**Task prompt**
Up to and including the line that contains "self.places += 0.5", repeat each line of the data exactly, starting from the first.
++++++++++
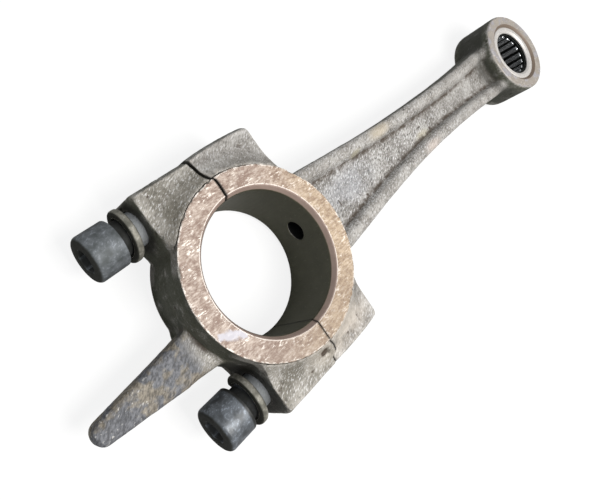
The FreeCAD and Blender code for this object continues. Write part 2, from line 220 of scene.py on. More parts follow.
class Skin:
    """The points of a mesh in millimetres, with the tools that shape a casting's skin."""

    def __init__(self, mesh):
        self.mesh = mesh
        self.places = read(mesh.vertices, "co", 3) / MM
        edges = read(mesh.edges, "vertices", 2).astype(np.int64)
        self.ends = np.concatenate([edges[:, 0], edges[:, 1]])
        self.others = np.concatenate([edges[:, 1], edges[:, 0]])
        self.degree = np.bincount(self.ends, minlength=len(self.places))

    def around(self, values):
        """Mean of the neighbours of every point."""
        count = len(self.places)
        sums = [np.bincount(self.ends, column[self.others], count) for column in values.T]
        return np.stack(sums, axis=1) / self.degree[:, None]

    def smooth(self, weight, rounds):
        """Pull every point towards its neighbours, by its weight."""
        for _ in range(rounds):
            self.places += 0.5 * weight[:, None] * (self.around(self.places) - self.places)

    def spread(self, values, rounds):
        """The values, blurred over the skin."""
        column = values[:, None].astype(float)
        for _ in range(rounds):
            column = 0.5 * column + 0.5 * self.around(column)
        return column[:, 0]

    def store(self):
        self.mesh.vertices.foreach_set("co", (self.places * MM).astype(np.float32).ravel())
        self.mesh.update()

    def normals(self):
        self.store()
        return read(self.mesh.vertices, "normal", 3)

    def push(self, heights):
        """Move every point along its normal."""
        self.places += self.normals() * heights[:, None]

    def hollowness(self, rounds):
        """Above 0 in a hollow and below 0 on an edge, in millimetres."""
        blurred = self.places.copy()
        for _ in range(rounds):
            blurred = 0.5 * blurred + 0.5 * self.around(blurred)
        return np.sum((blurred - self.places) * self.normals(), axis=1)

    def keep(self, name, values):
        """Store a value for each point under a name that the material reads."""
        attribute = self.mesh.attributes.new(name, "FLOAT", "POINT")
        attribute.data.foreach_set("value", values.astype(np.float32))


def even_copy(node, detail):
    """Copy of a CAD node with even faces and true edges."""
    item = bpy.data.objects.new(node + "_copy", frame["nodes"][node].data.copy())
    bpy.context.scene.collection.objects.link(item)
    weld = item.modifiers.new("weld", "WELD")
    weld.merge_threshold = SAME_POINT
    remesh = item.modifiers.new("even", "REMESH")
    remesh.mode = "SHARP"
    remesh.octree_depth = detail
    remesh.scale = 0.93
    close = item.modifiers.new("close", "WELD")
    close.merge_threshold = CLOSE_POINTS
    ready = item.evaluated_get(bpy.context.evaluated_depsgraph_get())
    mesh = bpy.data.meshes.new_from_object(ready)
    bpy.data.objects.remove(item)
    return mesh


# ---- castings --------------------------------------------------------------------------

ROD_DETAIL = 9              # depth of the even mesh
CAP_DETAIL = 8
ROUNDING_ROUNDS = 14        # smoothing that rounds the cast edges
BLEND_ROUNDS = 70           # smoothing that blends the lugs, the neck and the dipper in
BLEND_WEIGHT = 0.3
CAVITY_ROUNDS = 24
EDGE = 0.1                  # a machined face reaches this far past its nominal edge
SPLIT_SKIN = 0.15           # share of cast skin left beside the split
RAMP_LENGTH = 6.5           # hollow ramps between the lugs' flat sides and the rings
RAMP_STEP = 0.2
RAMP_CURVE = 1.6
RAMP_INSIDE = 15.0          # a ramp lies beyond this |y|
RAMP_ENDS = (22.5, 18.5)    # a ramp fades out between these |x|
ROOT_SIDE = 13.0            # the lugs' roots lie beyond this |y| ...
ROOT_FROM = 4.0             # ... and this |x|
NICK = 0.4                  # deepest nick in the rings' outer edge
DRAW = 1.35                 # draft of the wall around the bore
CLOSED = 0.22               # how far the cap is pressed against the rod in the bore
DIPPER_ROOT = (-27.5, -15.0)
CHIP = (-2.3, -29.2)
CHIP_DEPTH = 1.1
CHIP_FLOOR = 5.0            # the chip stays above this height


def bolt_axis(side):
    """Where a screw's axis lies along Y."""
    low, high = span("cap_screw_%d" % side)
    return (low.y + high.y) / 2


def from_bolts(places):
    """Distance from the nearer screw's axis."""
    along = [np.hypot(places[:, 1] - bolt_axis(side), places[:, 2]) for side in SIDES]
    return np.minimum(*along)


def cast_share(skin):
    """1 on the cast skin, 0 on machined faces, in holes and at the fracture's edges."""
    x, y, z = skin.places.T
    from_bore = np.hypot(x, y)
    from_eye = np.hypot(x - EYE_X, y)
    rim = (from_bore < RING + EDGE) & (np.abs(z) > WALL_TOP - 1.4)
    inside = from_bore < BORE + BORE_CHAMFER + EDGE
    seat = from_eye < SEAT + SEAT_CHAMFER + EDGE
    holes = (from_bolts(skin.places) < HOLE + 0.5) & (x < HOLE_END)
    share = 1.0 - (rim | inside | seat | holes)
    share[(from_eye < EYE_OUT) & (np.abs(z) > EYE_TOP - EDGE / 2)] = 0.0
    share[(np.abs(x) < SPLIT_REACH) & (np.abs(y) > BORE - 1)] *= SPLIT_SKIN
    return share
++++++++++
**Final result**
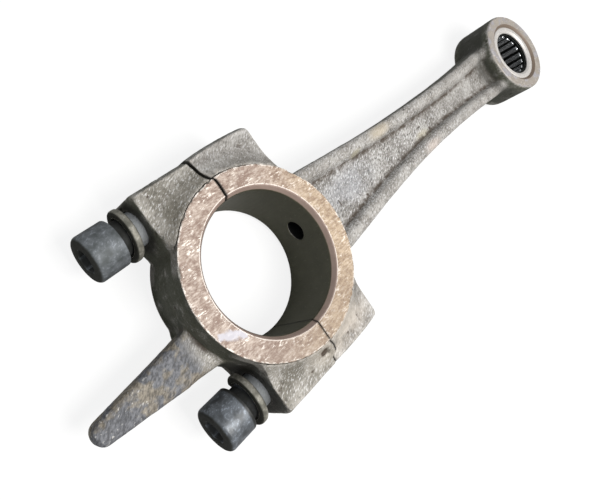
The FreeCAD and Blender code for this object continues. Write part 2, from line 220 of scene.py on. More parts follow.
class Skin:
    """The points of a mesh in millimetres, with the tools that shape a casting's skin."""

    def __init__(self, mesh):
        self.mesh = mesh
        self.places = read(mesh.vertices, "co", 3) / MM
        edges = read(mesh.edges, "vertices", 2).astype(np.int64)
        self.ends = np.concatenate([edges[:, 0], edges[:, 1]])
        self.others = np.concatenate([edges[:, 1], edges[:, 0]])
        self.degree = np.bincount(self.ends, minlength=len(self.places))

    def around(self, values):
        """Mean of the neighbours of every point."""
        count = len(self.places)
        sums = [np.bincount(self.ends, column[self.others], count) for column in values.T]
        return np.stack(sums, axis=1) / self.degree[:, None]

    def smooth(self, weight, rounds):
        """Pull every point towards its neighbours, by its weight."""
        for _ in range(rounds):
            self.places += 0.5 * weight[:, None] * (self.around(self.places) - self.places)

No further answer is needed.